[begin Given material]

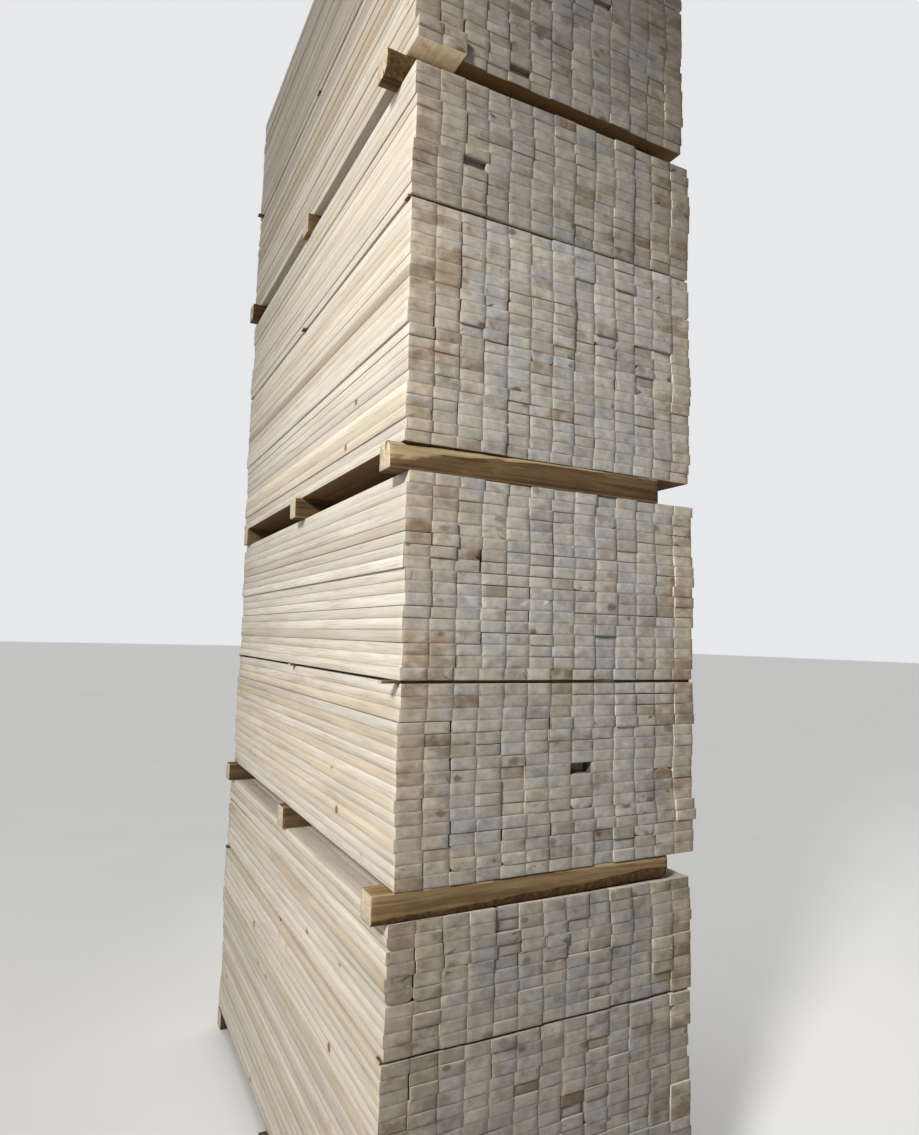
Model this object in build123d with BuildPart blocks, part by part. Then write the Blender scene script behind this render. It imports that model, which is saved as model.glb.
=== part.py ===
from build123d import *
import os
import random

os.makedirs("parts", exist_ok=True)

# A stack of four packs of sawn softwood boards.  The boards lie flat with their ends at the front and
# the back.  Each pack rests on three square bearers and is split in two tiers by thin laths.
# X runs along the end faces, Y runs with the boards (the front ends look along -Y), Z is up.  All in mm.

# ---- boards ----
BOARD_W = 88.9          # usual width of a board as it lies
BOARD_T = 37.5          # usual thickness of a board
BOARD_L = 2440.0        # usual length of a board
COLUMNS = 13            # boards side by side in a row
COLUMN_PITCH = 89.5     # usual step from one column to the next
ROW_PITCH = 37.8        # step from one row to the next
LEAST_GAP = 0.25        # least air between two boards

# the sawn sizes vary a little: change of width, thickness and length, and how common it is
BOARD_SORTS = [
    (0.0, 0.0, 0.0, 30),
    (0.25, 0.0, 3.0, 16),
    (-0.3, 0.0, -2.0, 16),
    (0.1, -0.2, 5.0, 12),
    (-0.6, -0.1, 1.0, 9),
    (0.1, -0.6, -4.0, 6),
    (-0.3, -2.4, 2.0, 3),
    (-2.6, 0.0, 0.0, 3),
]
THIN_SORT = 6

# ---- bearers and laths ----
BEARER = 89.0           # side of a bearer's square section
BEARER_EDGE = 3.0       # worn edge of a bearer
LATH_T = 10.0           # thickness of a lath
LATH_W = 32.0           # width of a lath
LATH_SETBACK = 11.0     # how far a lath stays behind the board ends

# ---- packs, from the ground up ----
# name, rows below the laths, rows above, shift along X, shift along Y, lag of the right end behind the left
PACKS = [
    ("bottom_pack", 23, 10, -14.0, 4.0, 0.0),
    ("second_pack", 16, 17, 0.0, 0.0, 0.0),
    ("third_pack", 21, 12, -12.0, 0.0, 2.0),
    ("top_pack", 16, 17, -9.0, 33.0, 3.0),
]
# bearers under each pack: (start along X, end along X, front face along Y), measured from the left
# front corner of the usual pack, for the front, middle and back bearer
BEARERS = [
    [(-34.0, 1151.0, 6.0), (-52.0, 1128.0, 1168.0), (-21.0, 1170.0, 2338.0)],
    [(-68.0, 1047.0, 2.0), (-30.0, 1139.0, 1181.0), (-47.0, 1112.0, 2331.0)],
    [(-60.0, 999.0, -1.0), (-44.0, 1120.0, 1160.0), (-18.0, 1150.0, 2322.0)],
    [(-84.0, 1062.0, 88.0), (-39.0, 1098.0, 1190.0), (-58.0, 1131.0, 2296.0)],
]
# laths in each pack: (start along X, end along X, front face along Y)
LATHS = [
    [(-22.0, 1158.0, LATH_SETBACK + 4.0), (-15.0, 1149.0, 1203.0), (-31.0, 1140.0, 2391.0)],
    [(-58.0, 1161.0, LATH_SETBACK), (-24.0, 1150.0, 1196.0), (-12.0, 1166.0, 2388.0)],
    [(-26.0, 1140.0, LATH_SETBACK), (-35.0, 1133.0, 1210.0), (-20.0, 1152.0, 2379.0)],
    [(-30.0, 1136.0, LATH_SETBACK + 34.0), (-18.0, 1139.0, 1188.0), (-40.0, 1128.0, 2382.0)],
]

# where boards stand apart: first row, last row, first column right of the gap, width of the gap
GAPS = {
    "bottom_pack_lower": [(20, 21, 1, 4), (20, 21, 4, 4), (18, 18, 5, 4), (18, 19, 8, 5), (14, 15, 8, 5),
                          (16, 16, 7, 4), (12, 16, 11, 4), (22, 22, 6, 4)],
    "bottom_pack_upper": [(5, 7, 1, 5), (6, 8, 2, 4), (4, 6, 5, 5), (4, 5, 7, 4), (7, 8, 9, 4), (1, 1, 3, 4),
                          (3, 3, 4, 4), (1, 2, 5, 4), (0, 0, 6, 5), (1, 2, 11, 4)],
    "second_pack_lower": [(12, 12, 2, 6), (9, 9, 2, 7), (10, 10, 4, 4), (12, 12, 6, 5), (10, 10, 8, 4),
                          (11, 13, 9, 5), (12, 15, 12, 3), (6, 6, 4, 5), (3, 3, 4, 7), (3, 3, 6, 6),
                          (3, 4, 2, 6), (5, 6, 1, 4), (1, 1, 1, 4), (4, 5, 9, 3)],
    "second_pack_upper": [(11, 11, 1, 4), (9, 10, 3, 6), (9, 10, 4, 3), (9, 10, 6, 5), (7, 7, 5, 6),
                          (5, 5, 5, 5), (3, 3, 3, 6), (0, 1, 2, 3), (9, 9, 11, 4), (12, 13, 6, 3)],
    "third_pack_lower": [(14, 19, 2, 4), (11, 12, 2, 6), (9, 10, 1, 5), (13, 14, 4, 6), (10, 11, 6, 3),
                         (16, 16, 10, 4), (10, 11, 8, 4), (2, 3, 2, 4), (2, 3, 5, 4), (4, 4, 6, 4),
                         (2, 2, 8, 4)],
    "third_pack_upper": [(7, 8, 1, 3), (1, 1, 4, 6), (10, 10, 3, 3)],
}
# where a run of thinner boards leaves air above it: row, first column, column after the last
THIN_RUNS = {
    "bottom_pack_lower": [(18, 1, 4), (14, 6, 8), (16, 11, 13)],
    "bottom_pack_upper": [(3, 0, 9)],
    "second_pack_lower": [(12, 0, 2), (8, 2, 3), (10, 3, 4), (9, 4, 5), (12, 5, 6), (10, 7, 8), (11, 10, 12),
                          (6, 3, 4), (5, 4, 6), (5, 7, 8), (2, 6, 8), (1, 8, 10), (3, 9, 11)],
    "second_pack_upper": [(11, 0, 1), (10, 0, 2), (10, 4, 10), (7, 3, 5), (5, 0, 2), (5, 4, 5), (5, 7, 13),
                          (3, 3, 6)],
    "third_pack_lower": [(8, 0, 1), (12, 4, 6), (9, 3, 5), (16, 9, 10), (16, 11, 12), (11, 7, 8), (3, 1, 2),
                         (2, 7, 8), (5, 10, 11)],
    "third_pack_upper": [(4, 0, 1), (9, 3, 4)],
}
# boards that lie well back: (row, column): how far
SET_BACK = {
    "second_pack_lower": {(8, 7): 48.0},
    "third_pack_upper": {(4, 2): 24.0},
}


def pick_sort(rng):
    total = sum(sort[3] for sort in BOARD_SORTS)
    mark = rng.random() * total
    for index, sort in enumerate(BOARD_SORTS):
        mark -= sort[3]
        if mark < 0:
            return index
    return 0


def lay_tier(rng, tier, rows, z_base, shift_x, shift_y, lag, jut):
    """Lays one tier row by row.  Gives a list of (sort, centre x, centre y, centre z)."""
    gaps, thin_runs, set_back = GAPS.get(tier, []), THIN_RUNS.get(tier, []), SET_BACK.get(tier, {})
    more_gaps, more_thin = (0.12, 0.10) if gaps else (0.50, 0.36)
    wander = [rng.gauss(0.0, 0.5) for _ in range(COLUMNS)]
    row_shift, row_run = rng.gauss(0.0, 3.0), 0
    end_step = [rng.gauss(0.0, 2.6) for _ in range(COLUMNS)]
    end_run = [rng.randint(1, 6) for _ in range(COLUMNS)]
    loose, loose_run, extra_there = -1, 0, 0.0
    laid = []
    for row in range(rows):
        if row_run <= 0:
            row_shift = 0.45 * row_shift + rng.gauss(0.0, 3.4)
            row_run = rng.randint(1, 5)
        row_run -= 1
        slip = row_shift + rng.gauss(0.0, 0.9)
        # here and there a gap runs up through a few rows
        if loose_run <= 0:
            loose = rng.randint(1, COLUMNS - 1) if rng.random() < more_gaps else -1
            loose_run = rng.randint(1, 3)
            extra_there = rng.uniform(3.0, 7.0)
        loose_run -= 1
        opened = {column: wide for first, last, column, wide in gaps if first <= row <= last}
        if loose > 0:
            opened[loose] = extra_there
        slip -= 0.4 * sum(opened.values())
        # and a run of thinner boards leaves air above it
        thin_from = rng.randint(-2, COLUMNS - 3) if rng.random() < more_thin else COLUMNS
        thin_to = thin_from + rng.randint(2, 6)
        runs = [(first, stop) for at, first, stop in thin_runs if at == row] + [(thin_from, thin_to)]
        extra = 0.0
        x_free = -1.0e9
        for column in range(COLUMNS):
            wander[column] = 0.86 * wander[column] + rng.gauss(0.0, 0.25)
            extra += opened.get(column, 0.0)
            sort = THIN_SORT if any(first <= column < stop for first, stop in runs) else pick_sort(rng)
            d_w, d_t, d_l, _ = BOARD_SORTS[sort]
            width, thick, length = BOARD_W + d_w, BOARD_T + d_t, BOARD_L + d_l
            x_left = max(x_free, column * COLUMN_PITCH + slip + extra + wander[column] + 0.5)
            x_free = x_left + width + LEAST_GAP
            if end_run[column] <= 0:
                end_step[column] = rng.gauss(0.0, 2.8)
                end_run[column] = rng.randint(2, 7)
            end_run[column] -= 1
            end = end_step[column] + rng.gauss(0.0, 0.45)
            if rng.random() < 0.020:
                end += rng.choice((-1.0, 1.0)) * rng.uniform(4.0, 9.0)
            if not gaps and rng.random() < 0.003:
                end += rng.uniform(20.0, 45.0)
            end += set_back.get((row, column), 0.0)
            if row < 2 and column < 2:
                end -= jut
            y_front = shift_y + lag * column / (COLUMNS - 1) + end
            lift = rng.random() * max(0.0, ROW_PITCH - thick - LEAST_GAP) * 0.3
            laid.append((sort,
                         shift_x + x_left + width / 2,
                         y_front + length / 2,
                         z_base + row * ROW_PITCH + lift + thick / 2))
    return laid


# ---- every piece's place, measured from the left front corner of the usual pack ----
rng = random.Random(7717)
tiers, bearers, laths = [], [], []
z = 0.0
for level, (pack, rows_low, rows_high, shift_x, shift_y, lag) in enumerate(PACKS):
    for place, (x0, x1, y0) in zip(("front", "middle", "back"), BEARERS[level]):
        bearers.append((f"bearer_{place}_under_{pack}", x0, x1, y0, z))
    z += BEARER
    jut = 34.0 if pack == "top_pack" else 0.0
    tiers.append((f"{pack}_lower_tier_boards",
                  lay_tier(rng, f"{pack}_lower", rows_low, z, shift_x, shift_y, lag, jut)))
    z += rows_low * ROW_PITCH
    for place, (x0, x1, y0) in zip(("front", "middle", "back"), LATHS[level]):
        laths.append((f"lath_{place}_in_{pack}", x0, x1, y0, z))
    z += LATH_T
    tiers.append((f"{pack}_upper_tier_boards",
                  lay_tier(rng, f"{pack}_upper", rows_high, z, shift_x, shift_y, lag, 0.0)))
    z += rows_high * ROW_PITCH
TOTAL_H = z

# ---- origin: on the ground, under the middle of everything ----
x_edges, y_edges = [], []
for _, laid in tiers:
    for sort, cx, cy, cz in laid:
        half_w = (BOARD_W + BOARD_SORTS[sort][0]) / 2
        half_l = (BOARD_L + BOARD_SORTS[sort][2]) / 2
        x_edges += [cx - half_w, cx + half_w]
        y_edges += [cy - half_l, cy + half_l]
for _, x0, x1, y0, _z in bearers:
    x_edges += [x0, x1]
    y_edges += [y0, y0 + BEARER]
for _, x0, x1, y0, _z in laths:
    x_edges += [x0, x1]
    y_edges += [y0, y0 + LATH_W]
MID_X = (min(x_edges) + max(x_edges)) / 2
MID_Y = (min(y_edges) + max(y_edges)) / 2

# ---- boards: one node for each tier, one solid for each board ----
for name, laid in tiers:
    with BuildPart() as tier:
        for index, (d_w, d_t, d_l, _) in enumerate(BOARD_SORTS):
            spots = [(cx - MID_X, cy - MID_Y, cz) for sort, cx, cy, cz in laid if sort == index]
            if spots:
                with Locations(*spots):
                    Box(BOARD_W + d_w, BOARD_L + d_l, BOARD_T + d_t)
    tier.part.label = name
    export_step(tier.part, f"parts/{name}.step")

# ---- bearers: square timbers across the stack ----
for name, x0, x1, y0, z0 in bearers:
    with BuildPart() as bearer:
        with BuildSketch(Plane.YZ.offset(x0 - MID_X)) as section:
            with Locations((y0 + BEARER / 2 - MID_Y, z0 + BEARER / 2)):
                Rectangle(BEARER, BEARER)
            chamfer(section.vertices(), BEARER_EDGE)
        extrude(amount=x1 - x0)
    bearer.part.label = name
    export_step(bearer.part, f"parts/{name}.step")

# ---- laths: thin strips across the stack between the tiers ----
for name, x0, x1, y0, z0 in laths:
    with BuildPart() as lath:
        with BuildSketch(Plane.YZ.offset(x0 - MID_X)):
            with Locations((y0 + LATH_W / 2 - MID_Y, z0 + (LATH_T - LEAST_GAP) / 2)):
                Rectangle(LATH_W, LATH_T - LEAST_GAP)
        extrude(amount=x1 - x0)
    lath.part.label = name
    export_step(lath.part, f"parts/{name}.step")

print("boards", sum(len(laid) for _, laid in tiers))
print("height", TOTAL_H, "x", min(x_edges) - MID_X, max(x_edges) - MID_X,
      "y", min(y_edges) - MID_Y, max(y_edges) - MID_Y, "mid", MID_X, MID_Y)
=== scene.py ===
import math

import bpy
import numpy as np
from mathutils import Matrix, Vector


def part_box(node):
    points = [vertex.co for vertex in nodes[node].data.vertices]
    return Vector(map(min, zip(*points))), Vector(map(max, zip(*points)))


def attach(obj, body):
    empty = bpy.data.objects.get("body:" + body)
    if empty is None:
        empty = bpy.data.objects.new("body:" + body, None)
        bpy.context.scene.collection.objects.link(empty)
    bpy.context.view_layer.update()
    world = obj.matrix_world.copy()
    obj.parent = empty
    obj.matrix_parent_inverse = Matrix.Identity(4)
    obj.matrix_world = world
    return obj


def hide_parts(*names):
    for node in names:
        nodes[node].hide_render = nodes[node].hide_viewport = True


# A stack of four packs of sawn boards on bearers.  Everything is in metres, +Z up, boards along Y.

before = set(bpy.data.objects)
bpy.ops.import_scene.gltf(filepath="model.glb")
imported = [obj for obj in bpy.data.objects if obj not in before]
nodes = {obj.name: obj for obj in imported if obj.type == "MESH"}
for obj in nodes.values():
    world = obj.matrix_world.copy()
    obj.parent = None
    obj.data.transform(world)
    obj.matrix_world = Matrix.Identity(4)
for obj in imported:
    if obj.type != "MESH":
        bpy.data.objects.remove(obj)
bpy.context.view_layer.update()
scene = bpy.context.scene

PACKS = ["bottom_pack", "second_pack", "third_pack", "top_pack"]
ROW_PITCH = 0.0378
COLUMNS = 13


def lin(r, g, b):
    """sRGB 0-255 to the linear values that shader sockets take."""
    out = []
    for c in (r, g, b):
        c = c / 255.0
        out.append(c / 12.92 if c <= 0.04045 else ((c + 0.055) / 1.055) ** 2.4)
    return (*out, 1.0)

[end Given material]

Exactly those lines that run from the line with "# ---- laths: thin" through the line with "obj.parent = empty" are to be reproduced; both end lines belong to the range.

# ---- laths: thin strips across the stack between the tiers ----
for name, x0, x1, y0, z0 in laths:
    with BuildPart() as lath:
        with BuildSketch(Plane.YZ.offset(x0 - MID_X)):
            with Locations((y0 + LATH_W / 2 - MID_Y, z0 + (LATH_T - LEAST_GAP) / 2)):
                Rectangle(LATH_W, LATH_T - LEAST_GAP)
        extrude(amount=x1 - x0)
    lath.part.label = name
    export_step(lath.part, f"parts/{name}.step")

print("boards", sum(len(laid) for _, laid in tiers))
print("height", TOTAL_H, "x", min(x_edges) - MID_X, max(x_edges) - MID_X,
      "y", min(y_edges) - MID_Y, max(y_edges) - MID_Y, "mid", MID_X, MID_Y)
=== scene.py ===
import math

import bpy
import numpy as np
from mathutils import Matrix, Vector


def part_box(node):
    points = [vertex.co for vertex in nodes[node].data.vertices]
    return Vector(map(min, zip(*points))), Vector(map(max, zip(*points)))


def attach(obj, body):
    empty = bpy.data.objects.get("body:" + body)
    if empty is None:
        empty = bpy.data.objects.new("body:" + body, None)
        bpy.context.scene.collection.objects.link(empty)
    bpy.context.view_layer.update()
    world = obj.matrix_world.copy()
    obj.parent = empty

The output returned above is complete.